As the dust continues to settle in the wake of sales tax fairness becoming law in California, Bookselling This Week spoke with booksellers in the state about their feelings regarding their hard-fought victory. (Hint: They were pretty happy).
Last week, Gov. Jerry Brown signed a sales tax fairness provision into law that requires out-of-state retailers to collect sales tax on sales made to California customers. The provision, AB 28X, a compilation of three e-fairness bills in a budget trailer bill, now requires the state Board of Equalization (BOE) to issue rules and regulations that clarify the obligations under existing law for out-of-state retailers to collect and remit tax on sales of tangible personal property to California residents.
In response to the signing, Amazon.com announced that it was firing its affiliates in California. However, in a statement issued on June 30, Betty Yee, First District member of BOE, stressed that the company’s actions would not alter the effects of the new law. Noting that “there have been statements and actions made by Amazon.com and Overstock.com to sever ties with their California affiliates in their quest to continue to avoid state law,” she stated, “Actions to sever relationships with affiliates by Amazon.com will not change the fact that they still have nexus through the other provisions in the new law and will still need to collect sales tax.... We call on them to do the right thing and work with the state of California to comply with the law.”

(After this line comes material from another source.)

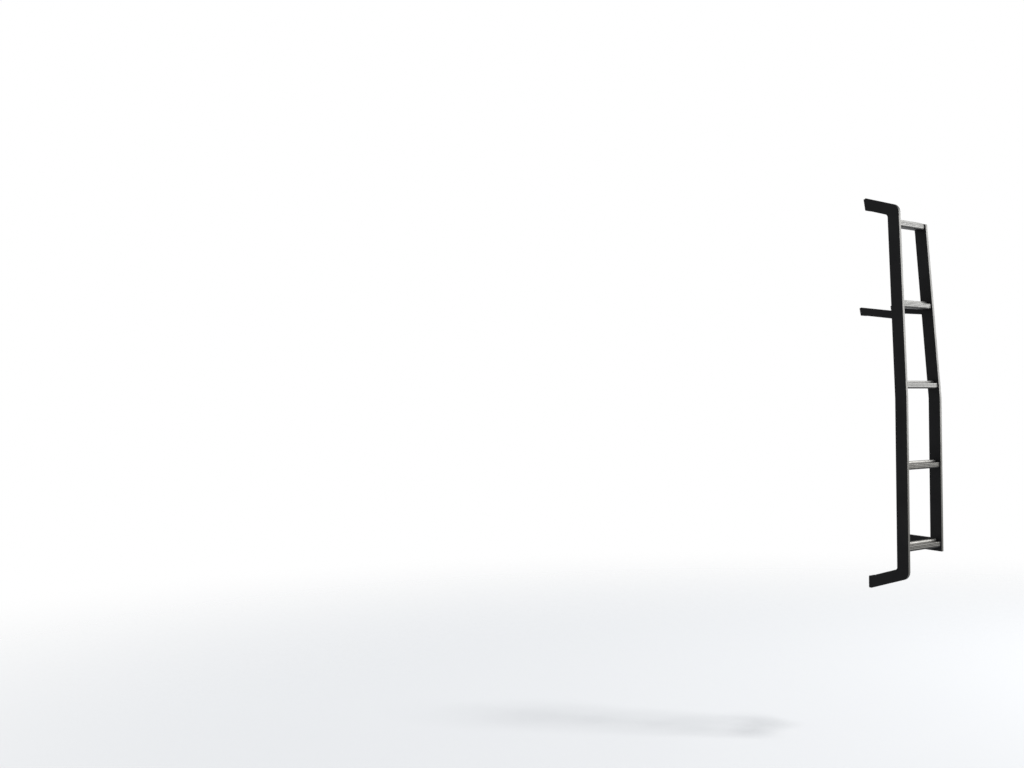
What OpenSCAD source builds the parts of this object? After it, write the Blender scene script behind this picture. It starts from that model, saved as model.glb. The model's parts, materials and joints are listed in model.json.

While the BOE and Amazon.com squared off this past week, indie booksellers in California took a moment to revel in a victory that took some 12 years to accomplish.
“For the thousands of small businesses in California that provide goods and services, employ local residents, collect sales taxes, and pay our taxes, the passage of AB 28X comes as a great relief and offers a sense of hope that we may compete on a fair basis with, the 800-pound gorilla, Amazon,” said Clark Kepler of Kepler’s Books in Menlo Park, California. “E-fairness can only improve our state’s woeful economy, add jobs, and help California’s struggling businesses.”
“As a second-generation bookseller, I want to say thank-you to the generation of booksellers and advocates before me who persevered in their fight to create a level playing field in California,” Casey Coonerty Protti of Bookshop Santa Cruz in Santa Cruz, California, told BTW. “It took a long time but was well worth it. What a day for bricks-and-mortar [businesses]! Now all we have to do is get them to start collecting, and I think a tidal wave of other states will think harder about taking this step!”
Coonerty Protti reported that Bookshop Santa Cruz had sent out an e-mail applauding the budget and directing people to its affiliate program. “Overnight, we got at least a dozen positive replies, many from affiliates who were fired from Amazon but still like the outcome (one said, ‘fair is fair, they should have to pay’),” she said. “We also got at least 10 new affiliate applications as well as an article in our local online paper. We plan to greatly increase our marketing around our affiliate program and to develop new tools to make working with us as an affiliate even easier.”
John Evans of Diesel, A Bookstore said having sales tax collected by all retailers not only makes sense for businesses, to ensure a level playing field, but is important to communities, which have been deprived of needed revenue for schools, roads, and other services.
“Continuing a business strategy of tax evasion, especially in this economy, is just being a bad corporate citizen,” Evans said. “It’s great to see state legislatures act responsibly and ethically for the state’s needs. It is also nice to hear many of the manipulated and abandoned affiliates placing their outrage where it belongs — with self-serving companies using tax avoidance to unfairly compete in the marketplace. Allegiance to companies that harm our communities is not in our interest and it’s nice to see our customers and neighbors recognize this.”